In PA you can set range by country (this list is basically maxmind's GeoIP and some other sources if im not mistaken and updated through app-id database I think) so you can somewhat "ban" a whole country or region. And in case you dont want to see these blocks in your logs this blacklist rule can be set to not log a thing.
A better method is to make your allow rule as narrow as possible.
The design could be:
1) Blacklist rules (as wide as possible and mostly to ban for global access no matter which service they wish to connect to).
2) Allow rules (as narrow as possible).
3) Default deny + log (stuff that isnt allowed elsewhere should be logged if you are interrested in those logs).
The tricky part is that the "attacker" will of course, depending on protocol, see that they are being blocked because PA currently doesnt allow you to set HOW the blacklist should block the client (which method is being used depends on which protocol the client requested and is set by PA themselfs).

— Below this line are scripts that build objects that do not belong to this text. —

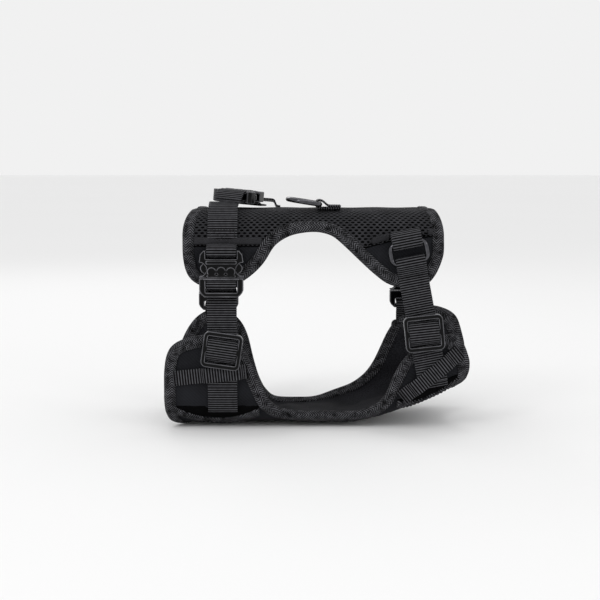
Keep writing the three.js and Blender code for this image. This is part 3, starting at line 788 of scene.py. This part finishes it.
def laid_strip(name, panel, x, s_low, s_high, inner, outer, material):
    """A strip of cloth laid on a panel between two pattern lines, thin at its edges and full between them."""
    t = np.linspace(0, 1, 7)[:, None]
    full = np.sqrt(np.sin(math.pi * np.clip(t, 0.04, 0.96)))
    s = s_low + (s_high - s_low) * t
    strip, _ = closed_slab(name, panel, x, s, inner + (outer - inner) * full, inner - 0.3, material)
    return face_out(strip)


def build_wing_hems():
    """The air mesh's folded edge over each wing's seam; on the left it also covers the top strap's end."""
    strap_end, lift, crown = (-73.6, -49.4), 1.55, 1.15
    for name, seam, span in (("left", LEFT_SEAM, (-80.5, -35.0)), ("right_inner", RIGHT_SEAM, (37.5, 49.0)),
                             ("right_outer", RIGHT_SEAM, (74.5, 78.5))):
        x = np.arange(span[0], span[1], 0.8)
        rise = np.zeros_like(x)
        if name == "left":
            rise = lift * np.clip(np.minimum(x - strap_end[0], strap_end[1] - x) / 1.8 + 0.2, 0, 1)
        low = BACK.reach(seam(x), False) + 2.1
        hem = laid_strip(f"{name}_wing_hem", BACK, x, low, low + 4.4, rise + 0.1, rise + crown, NET)
        settle(hem, "vest", "air_mesh")
        sew(f"{name}_hem_stitches", [BACK.place(x, low + 3.4, rise + crown)], "air_mesh")


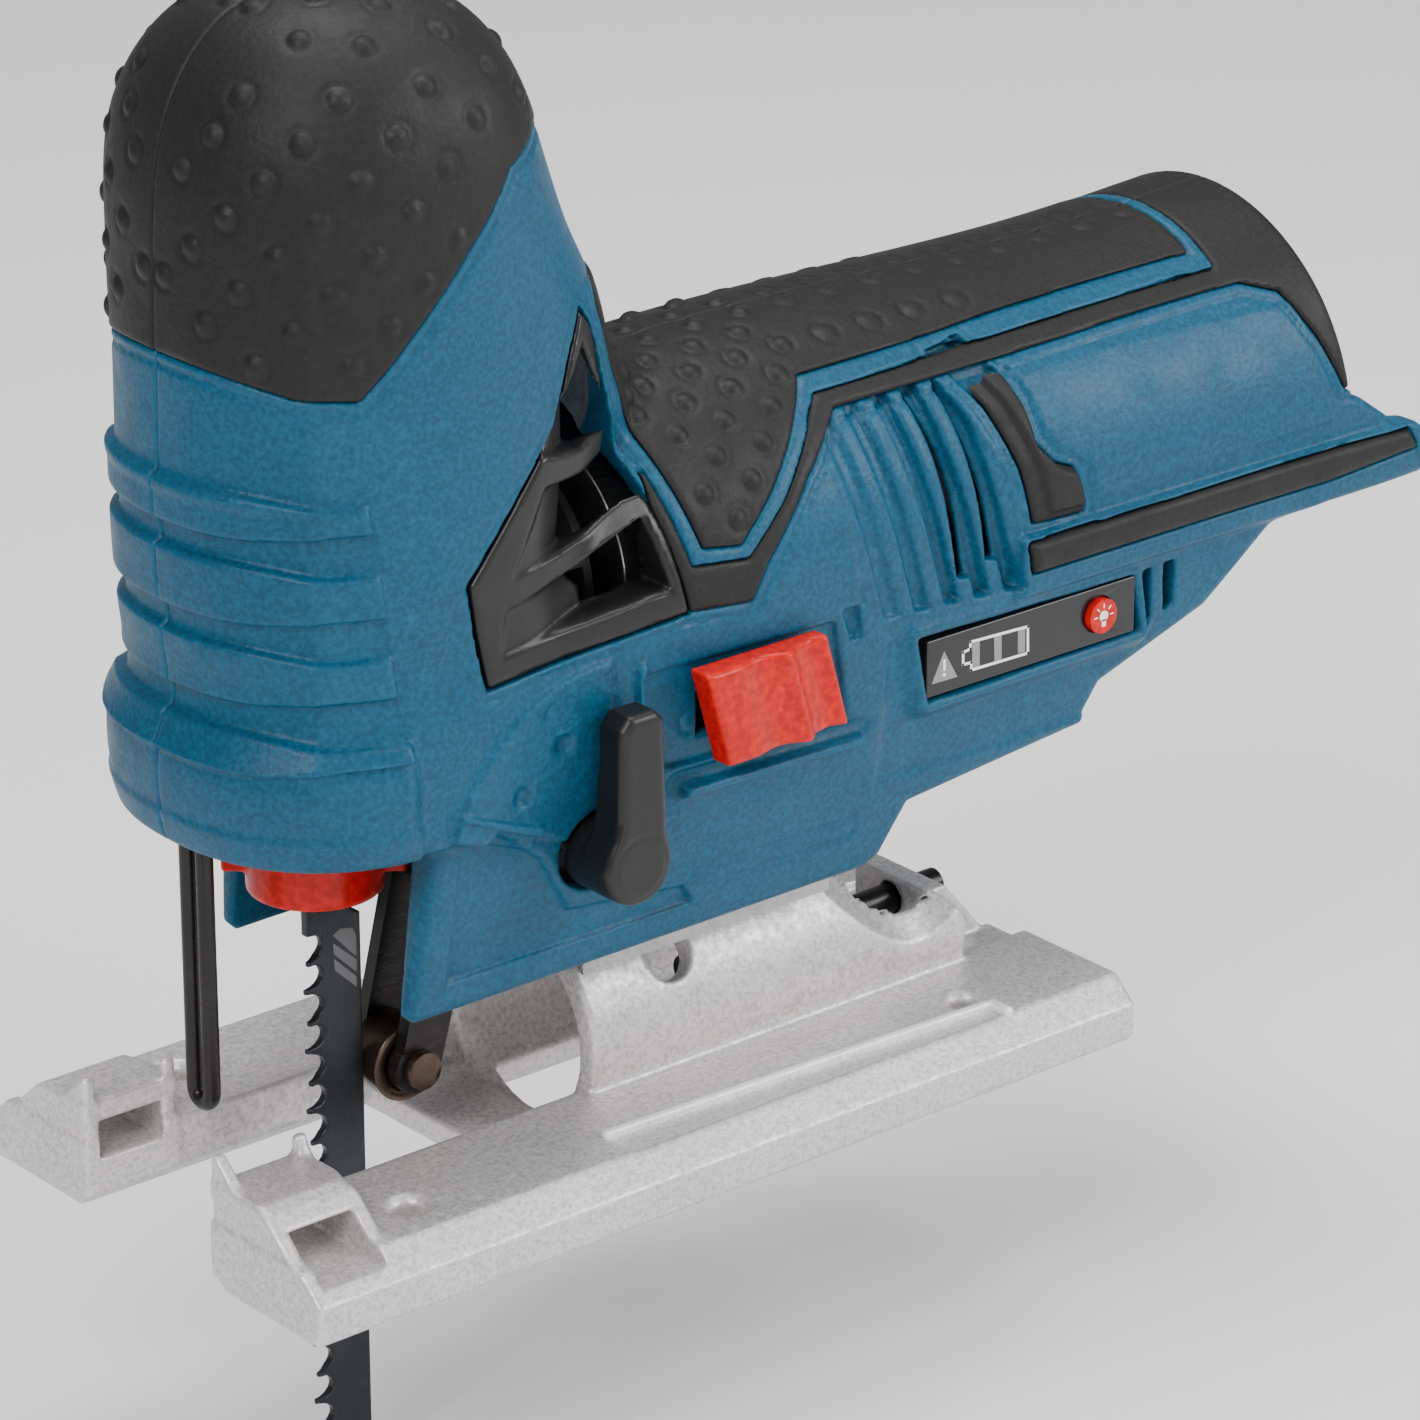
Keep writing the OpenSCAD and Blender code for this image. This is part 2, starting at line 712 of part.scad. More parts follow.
module orbital_shaft() color(steel) {
    difference() {
        union() {
            bar_y(lever_x, -28, -24.1, lever_z, 2.3);
            bar_y(lever_x, -24.15, 13.4, lever_z, 3);
        }
        // Waist that leaves the roller fork room.
        difference() {
            bar_y(lever_x, -5.6, 5.6, lever_z, 4);
            bar_y(lever_x, -6, 6, lever_z, 1);
        }
    }
}

module power_slider() color(red) {
    side_plate([[-2.4, 66.6], [17.5, 66.6], [20.5, 54], [1.2, 54]], -28.2, -25.7);
    side_plate([[9, 66.6], [11.8, 66.6], [14, 54], [11, 54]], -29.4, -28.1);
    slab(2, 18, -25.8, -21.2, 57.6, 61.4);
}

module switch_link() color([0.75, 0.75, 0.7]) slab(10, 53.2, -21.1, -19.2, 58.6, 60.6);

module switch_module() color([0.25, 0.25, 0.27]) {
    difference() {
        slab(59.5, 67, -18.5, -3, 50, 63);
        bar_y(screw_places[4][0], -30, 30, screw_places[4][1], 4);
    }
}

module control_board() color([0.1, 0.35, 0.2]) slab(38, 58.5, -17, -15.8, 45, 57.8);

module display_panel() color(black) {
    difference() {
        slab(36.1, 71.5, -25.4, -23.25, 52.5, 60.1);
        bar_y(65.3, -30, -20, 56.4, 2.35);
    }
}

module light_button() color(red) {
    bar_y(65.3, -26.3, -22, 56.4, 2.3);
    bar_y(65.3, -22.2, -21.4, 56.4, 3);
}

module work_light() color([0.9, 0.9, 0.85]) {
    both_sides() bar_z(-27, 14, 52.5, 56, 2.5);
}

module contact_block() color(black) {
    difference() {
        slab(69, 74, -14, 14, 66, 84);
        for (y = [-8, 0, 8]) slab(68, 75, y - 0.45, y + 0.45, 69, 81);
    }
}

module battery_contacts() color(brass) {
    for (y = [-8, 0, 8]) slab(67.5, 82, y - 0.4, y + 0.4, 69.1, 80.9);
}

module housing_screws() color(steel) {
    for (s = screw_places) {
        bar_y(s[0], -6, s[2], s[1], 1.5);
        bar_y(s[0], s[2] - 0.1, s[2] + 2, s[1], 2.8);
    }
}

base_plate();
hex_key();
housing_left();
housing_right();
head_grip_left();
head_grip_right();
barrel_grip_left();
barrel_grip_right();
side_trim_left();
side_trim_right();
vent_grille_left();
vent_grille_right();
side_tabs();
bumpers();
housing_screws();
bevel_screw();
bevel_washer();
bevel_nut();
gear_frame();
motor_bearings();
gear_axle();
motor_can();
motor_magnets();
motor_end_cap();
motor_brushes();
motor_shaft();
armature();
commutator();
fan();
motor_pinion();
crank_gear();
crank_pin();
crank_roller();
rod_guide();
upper_bush();
lower_bush();
stroke_rod();
yoke();
clamp_body();
clamp_collar();
clamp_spring();
blade();
roller_fork();
fork_pin();
roller_pin();
guide_roller();
guard_wire();
guard_clip();
orbital_lever();
orbital_shaft();
power_slider();
switch_link();
switch_module();
control_board();
display_panel();
light_button();
work_light();
contact_block();
battery_contacts();
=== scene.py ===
# Cordless barrel-grip jigsaw: the looks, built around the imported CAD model.
# Lengths in the shape functions are millimetres in the row frame; meshes are scaled to metres.
import json
import math

import bmesh
import bpy
import numpy as np
from mathutils import Matrix, Vector


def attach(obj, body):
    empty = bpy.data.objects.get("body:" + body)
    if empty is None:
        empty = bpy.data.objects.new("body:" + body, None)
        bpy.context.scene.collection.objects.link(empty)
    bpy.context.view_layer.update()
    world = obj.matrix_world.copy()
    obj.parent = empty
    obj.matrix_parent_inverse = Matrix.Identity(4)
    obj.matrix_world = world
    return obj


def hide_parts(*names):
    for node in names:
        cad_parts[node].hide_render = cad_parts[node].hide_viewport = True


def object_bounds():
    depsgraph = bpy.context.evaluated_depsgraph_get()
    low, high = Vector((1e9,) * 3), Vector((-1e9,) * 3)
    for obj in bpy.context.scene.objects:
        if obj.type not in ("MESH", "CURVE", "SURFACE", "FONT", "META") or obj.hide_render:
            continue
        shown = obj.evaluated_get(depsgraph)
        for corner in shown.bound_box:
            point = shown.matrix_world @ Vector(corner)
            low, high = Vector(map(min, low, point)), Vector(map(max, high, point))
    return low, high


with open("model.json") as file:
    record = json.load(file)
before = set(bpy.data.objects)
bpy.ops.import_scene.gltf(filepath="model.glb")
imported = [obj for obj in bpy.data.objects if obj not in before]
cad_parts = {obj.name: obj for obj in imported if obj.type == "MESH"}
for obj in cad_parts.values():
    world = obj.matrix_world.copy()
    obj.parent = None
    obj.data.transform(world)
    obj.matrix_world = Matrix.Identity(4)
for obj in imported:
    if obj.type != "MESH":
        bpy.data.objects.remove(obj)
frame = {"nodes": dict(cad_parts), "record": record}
cad_low, cad_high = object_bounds()
nodes = frame["nodes"]
MM = 0.001
GRID = 0.5


# ---------- camera, floor and light ----------

def make_camera():
    """40 degrees round to the left, 22 degrees up, through a long lens."""
    azimuth, elevation = math.radians(-40.1), math.radians(22.4)
    back = Vector((math.sin(azimuth) * math.cos(elevation),
                   -math.cos(azimuth) * math.cos(elevation), math.sin(elevation)))
    data = bpy.data.cameras.new("camera")
    data.sensor_width = 36
    data.lens = 156.83
    data.clip_start, data.clip_end = 0.05, 20
    camera = bpy.data.objects.new("camera", data)
    camera.location = (-0.4406, -0.5499, 0.3430)
    camera.rotation_mode = "QUATERNION"
    camera.rotation_quaternion = (-back).to_track_quat("-Z", "Y")
    bpy.context.scene.collection.objects.link(camera)
    bpy.context.scene.camera = camera


def area_light(name, place, target, size, watts, tint=(1, 1, 1)):
    data = bpy.data.lights.new(name, "AREA")
    data.shape = "RECTANGLE"
    data.size, data.size_y = size
    data.energy = watts
    data.color = tint
    light = bpy.data.objects.new(name, data)
    light.location = place
    light.rotation_mode = "QUATERNION"
    light.rotation_quaternion = (Vector(target) - Vector(place)).to_track_quat("-Z", "Y")
    bpy.context.scene.collection.objects.link(light)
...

It seems that many PA-users have already sent this as a feature request to their Sales Engineers (so it would be great if you could do this aswell) so you as a PA-admin could decide how the block should be performed (just drop or deny where the deny will send a packet back to the client with either tcp-rst or icmp net/host unreachable or icmp administratively prohibited).
In your case I would prefer to just drop the traffic (the attacker will not get an answer at all not even that the port is closed).